══ Supplied data ══
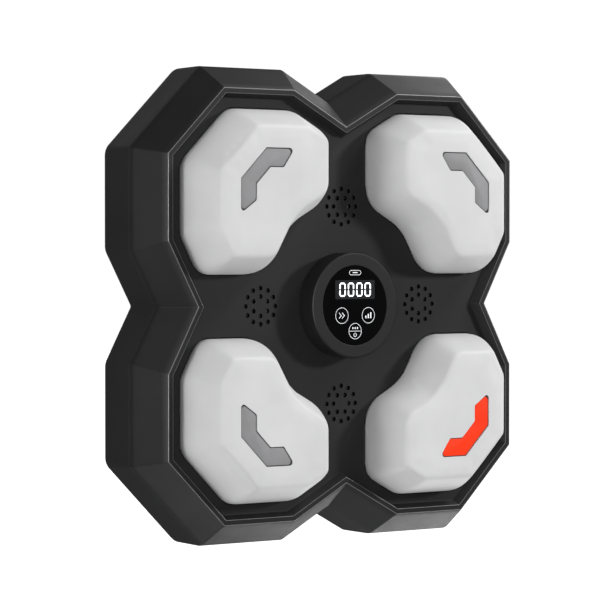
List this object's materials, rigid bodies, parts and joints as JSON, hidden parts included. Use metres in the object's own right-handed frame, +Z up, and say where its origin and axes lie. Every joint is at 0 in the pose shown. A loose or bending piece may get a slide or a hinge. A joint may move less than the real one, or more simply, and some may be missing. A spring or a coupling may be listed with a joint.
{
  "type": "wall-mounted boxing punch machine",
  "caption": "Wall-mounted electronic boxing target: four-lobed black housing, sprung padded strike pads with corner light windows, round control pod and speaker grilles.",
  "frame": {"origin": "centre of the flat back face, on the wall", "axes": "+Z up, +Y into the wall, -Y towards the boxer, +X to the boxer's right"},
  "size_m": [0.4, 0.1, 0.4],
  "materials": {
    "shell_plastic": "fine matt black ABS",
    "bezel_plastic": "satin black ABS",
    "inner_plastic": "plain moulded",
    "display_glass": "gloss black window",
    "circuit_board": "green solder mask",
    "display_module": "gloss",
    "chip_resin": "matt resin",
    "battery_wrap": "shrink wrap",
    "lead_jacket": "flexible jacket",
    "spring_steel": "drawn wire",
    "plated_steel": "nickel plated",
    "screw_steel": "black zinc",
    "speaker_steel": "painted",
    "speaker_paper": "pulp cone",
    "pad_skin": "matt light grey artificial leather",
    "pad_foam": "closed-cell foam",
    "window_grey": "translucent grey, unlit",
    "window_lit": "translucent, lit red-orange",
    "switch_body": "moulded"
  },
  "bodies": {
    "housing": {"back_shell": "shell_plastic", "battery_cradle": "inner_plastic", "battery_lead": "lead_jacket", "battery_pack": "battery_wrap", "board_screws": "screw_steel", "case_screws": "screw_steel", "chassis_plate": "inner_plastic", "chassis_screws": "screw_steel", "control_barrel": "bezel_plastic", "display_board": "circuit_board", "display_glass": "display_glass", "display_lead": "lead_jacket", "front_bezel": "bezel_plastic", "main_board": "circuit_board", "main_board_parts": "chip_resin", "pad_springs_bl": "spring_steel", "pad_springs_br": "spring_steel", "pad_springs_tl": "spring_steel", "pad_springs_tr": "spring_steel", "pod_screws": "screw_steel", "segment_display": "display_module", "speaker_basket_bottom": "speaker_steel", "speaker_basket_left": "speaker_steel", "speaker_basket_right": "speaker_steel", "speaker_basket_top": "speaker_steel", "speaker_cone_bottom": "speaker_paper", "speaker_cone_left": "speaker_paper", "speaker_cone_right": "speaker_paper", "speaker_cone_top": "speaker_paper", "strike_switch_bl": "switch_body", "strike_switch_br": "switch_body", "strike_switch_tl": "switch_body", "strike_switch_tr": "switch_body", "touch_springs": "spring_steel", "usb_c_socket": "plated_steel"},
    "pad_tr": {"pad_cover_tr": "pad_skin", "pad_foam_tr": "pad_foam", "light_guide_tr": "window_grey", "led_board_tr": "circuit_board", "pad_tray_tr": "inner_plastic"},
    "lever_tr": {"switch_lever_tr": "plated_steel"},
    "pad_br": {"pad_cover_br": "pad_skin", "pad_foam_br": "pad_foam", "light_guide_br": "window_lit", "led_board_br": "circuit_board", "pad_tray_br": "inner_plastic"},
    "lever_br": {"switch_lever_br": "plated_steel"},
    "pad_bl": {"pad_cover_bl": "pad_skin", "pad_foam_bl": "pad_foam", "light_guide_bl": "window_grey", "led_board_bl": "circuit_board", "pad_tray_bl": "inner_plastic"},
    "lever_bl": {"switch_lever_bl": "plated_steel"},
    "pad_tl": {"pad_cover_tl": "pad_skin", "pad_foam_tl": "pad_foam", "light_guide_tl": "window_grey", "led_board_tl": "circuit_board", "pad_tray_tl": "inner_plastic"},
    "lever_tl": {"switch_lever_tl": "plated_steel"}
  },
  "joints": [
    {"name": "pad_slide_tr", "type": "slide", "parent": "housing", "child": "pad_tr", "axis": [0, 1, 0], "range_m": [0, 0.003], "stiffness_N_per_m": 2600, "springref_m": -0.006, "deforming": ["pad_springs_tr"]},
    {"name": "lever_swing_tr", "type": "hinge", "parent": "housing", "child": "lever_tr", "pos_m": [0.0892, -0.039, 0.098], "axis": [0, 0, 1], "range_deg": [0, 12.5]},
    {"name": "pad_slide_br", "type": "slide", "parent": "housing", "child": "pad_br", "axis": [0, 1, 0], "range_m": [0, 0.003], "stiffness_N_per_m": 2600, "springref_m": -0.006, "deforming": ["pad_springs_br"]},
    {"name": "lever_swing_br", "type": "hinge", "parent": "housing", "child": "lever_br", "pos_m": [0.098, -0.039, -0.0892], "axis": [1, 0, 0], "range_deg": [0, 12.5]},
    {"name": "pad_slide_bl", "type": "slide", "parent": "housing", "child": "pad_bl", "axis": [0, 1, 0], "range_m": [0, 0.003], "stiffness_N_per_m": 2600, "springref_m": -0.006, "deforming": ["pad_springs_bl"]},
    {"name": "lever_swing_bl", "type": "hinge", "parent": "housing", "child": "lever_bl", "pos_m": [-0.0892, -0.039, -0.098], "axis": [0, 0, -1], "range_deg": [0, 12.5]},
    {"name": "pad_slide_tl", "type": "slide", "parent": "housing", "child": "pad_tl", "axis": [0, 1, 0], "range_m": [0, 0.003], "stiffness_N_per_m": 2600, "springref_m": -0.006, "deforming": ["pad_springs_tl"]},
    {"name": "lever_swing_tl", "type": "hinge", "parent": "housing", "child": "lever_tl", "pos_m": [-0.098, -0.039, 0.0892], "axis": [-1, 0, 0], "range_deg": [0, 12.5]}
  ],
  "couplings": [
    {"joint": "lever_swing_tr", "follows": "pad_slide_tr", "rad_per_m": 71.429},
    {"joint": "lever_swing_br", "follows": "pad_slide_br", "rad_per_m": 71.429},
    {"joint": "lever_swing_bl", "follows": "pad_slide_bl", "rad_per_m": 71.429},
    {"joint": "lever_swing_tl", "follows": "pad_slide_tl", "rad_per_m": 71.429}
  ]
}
═══
# Exercise:
Give back the whole listing exactly as it reads.

# Result:
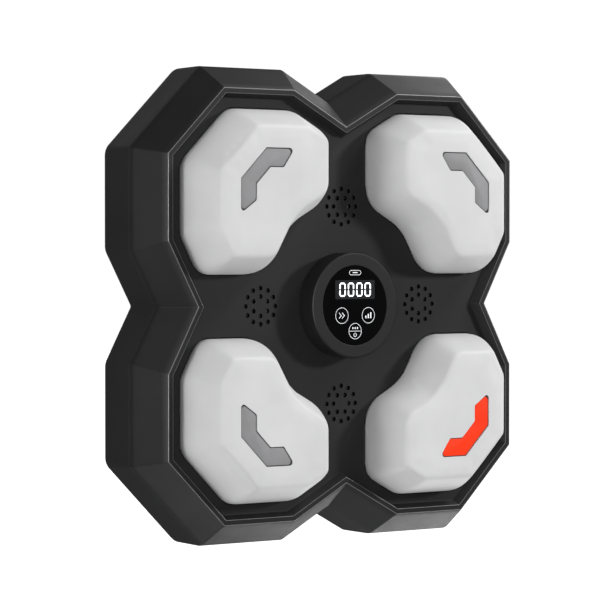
List this object's materials, rigid bodies, parts and joints as JSON, hidden parts included. Use metres in the object's own right-handed frame, +Z up, and say where its origin and axes lie. Every joint is at 0 in the pose shown. A loose or bending piece may get a slide or a hinge. A joint may move less than the real one, or more simply, and some may be missing. A spring or a coupling may be listed with a joint.
{
  "type": "wall-mounted boxing punch machine",
  "caption": "Wall-mounted electronic boxing target: four-lobed black housing, sprung padded strike pads with corner light windows, round control pod and speaker grilles.",
  "frame": {"origin": "centre of the flat back face, on the wall", "axes": "+Z up, +Y into the wall, -Y towards the boxer, +X to the boxer's right"},
  "size_m": [0.4, 0.1, 0.4],
  "materials": {
    "shell_plastic": "fine matt black ABS",
    "bezel_plastic": "satin black ABS",
    "inner_plastic": "plain moulded",
    "display_glass": "gloss black window",
    "circuit_board": "green solder mask",
    "display_module": "gloss",
    "chip_resin": "matt resin",
    "battery_wrap": "shrink wrap",
    "lead_jacket": "flexible jacket",
    "spring_steel": "drawn wire",
    "plated_steel": "nickel plated",
    "screw_steel": "black zinc",
    "speaker_steel": "painted",
    "speaker_paper": "pulp cone",
    "pad_skin": "matt light grey artificial leather",
    "pad_foam": "closed-cell foam",
    "window_grey": "translucent grey, unlit",
    "window_lit": "translucent, lit red-orange",
    "switch_body": "moulded"
  },
  "bodies": {
    "housing": {"back_shell": "shell_plastic", "battery_cradle": "inner_plastic", "battery_lead": "lead_jacket", "battery_pack": "battery_wrap", "board_screws": "screw_steel", "case_screws": "screw_steel", "chassis_plate": "inner_plastic", "chassis_screws": "screw_steel", "control_barrel": "bezel_plastic", "display_board": "circuit_board", "display_glass": "display_glass", "display_lead": "lead_jacket", "front_bezel": "bezel_plastic", "main_board": "circuit_board", "main_board_parts": "chip_resin", "pad_springs_bl": "spring_steel", "pad_springs_br": "spring_steel", "pad_springs_tl": "spring_steel", "pad_springs_tr": "spring_steel", "pod_screws": "screw_steel", "segment_display": "display_module", "speaker_basket_bottom": "speaker_steel", "speaker_basket_left": "speaker_steel", "speaker_basket_right": "speaker_steel", "speaker_basket_top": "speaker_steel", "speaker_cone_bottom": "speaker_paper", "speaker_cone_left": "speaker_paper", "speaker_cone_right": "speaker_paper", "speaker_cone_top": "speaker_paper", "strike_switch_bl": "switch_body", "strike_switch_br": "switch_body", "strike_switch_tl": "switch_body", "strike_switch_tr": "switch_body", "touch_springs": "spring_steel", "usb_c_socket": "plated_steel"},
    "pad_tr": {"pad_cover_tr": "pad_skin", "pad_foam_tr": "pad_foam", "light_guide_tr": "window_grey", "led_board_tr": "circuit_board", "pad_tray_tr": "inner_plastic"},
    "lever_tr": {"switch_lever_tr": "plated_steel"},
    "pad_br": {"pad_cover_br": "pad_skin", "pad_foam_br": "pad_foam", "light_guide_br": "window_lit", "led_board_br": "circuit_board", "pad_tray_br": "inner_plastic"},
    "lever_br": {"switch_lever_br": "plated_steel"},
    "pad_bl": {"pad_cover_bl": "pad_skin", "pad_foam_bl": "pad_foam", "light_guide_bl": "window_grey", "led_board_bl": "circuit_board", "pad_tray_bl": "inner_plastic"},
    "lever_bl": {"switch_lever_bl": "plated_steel"},
    "pad_tl": {"pad_cover_tl": "pad_skin", "pad_foam_tl": "pad_foam", "light_guide_tl": "window_grey", "led_board_tl": "circuit_board", "pad_tray_tl": "inner_plastic"},
    "lever_tl": {"switch_lever_tl": "plated_steel"}
  },
  "joints": [
    {"name": "pad_slide_tr", "type": "slide", "parent": "housing", "child": "pad_tr", "axis": [0, 1, 0], "range_m": [0, 0.003], "stiffness_N_per_m": 2600, "springref_m": -0.006, "deforming": ["pad_springs_tr"]},
    {"name": "lever_swing_tr", "type": "hinge", "parent": "housing", "child": "lever_tr", "pos_m": [0.0892, -0.039, 0.098], "axis": [0, 0, 1], "range_deg": [0, 12.5]},
    {"name": "pad_slide_br", "type": "slide", "parent": "housing", "child": "pad_br", "axis": [0, 1, 0], "range_m": [0, 0.003], "stiffness_N_per_m": 2600, "springref_m": -0.006, "deforming": ["pad_springs_br"]},
    {"name": "lever_swing_br", "type": "hinge", "parent": "housing", "child": "lever_br", "pos_m": [0.098, -0.039, -0.0892], "axis": [1, 0, 0], "range_deg": [0, 12.5]},
    {"name": "pad_slide_bl", "type": "slide", "parent": "housing", "child": "pad_bl", "axis": [0, 1, 0], "range_m": [0, 0.003], "stiffness_N_per_m": 2600, "springref_m": -0.006, "deforming": ["pad_springs_bl"]},
    {"name": "lever_swing_bl", "type": "hinge", "parent": "housing", "child": "lever_bl", "pos_m": [-0.0892, -0.039, -0.098], "axis": [0, 0, -1], "range_deg": [0, 12.5]},
    {"name": "pad_slide_tl", "type": "slide", "parent": "housing", "child": "pad_tl", "axis": [0, 1, 0], "range_m": [0, 0.003], "stiffness_N_per_m": 2600, "springref_m": -0.006, "deforming": ["pad_springs_tl"]},
    {"name": "lever_swing_tl", "type": "hinge", "parent": "housing", "child": "lever_tl", "pos_m": [-0.098, -0.039, 0.0892], "axis": [-1, 0, 0], "range_deg": [0, 12.5]}
  ],
  "couplings": [
    {"joint": "lever_swing_tr", "follows": "pad_slide_tr", "rad_per_m": 71.429},
    {"joint": "lever_swing_br", "follows": "pad_slide_br", "rad_per_m": 71.429},
    {"joint": "lever_swing_bl", "follows": "pad_slide_bl", "rad_per_m": 71.429},
    {"joint": "lever_swing_tl", "follows": "pad_slide_tl", "rad_per_m": 71.429}
  ]
}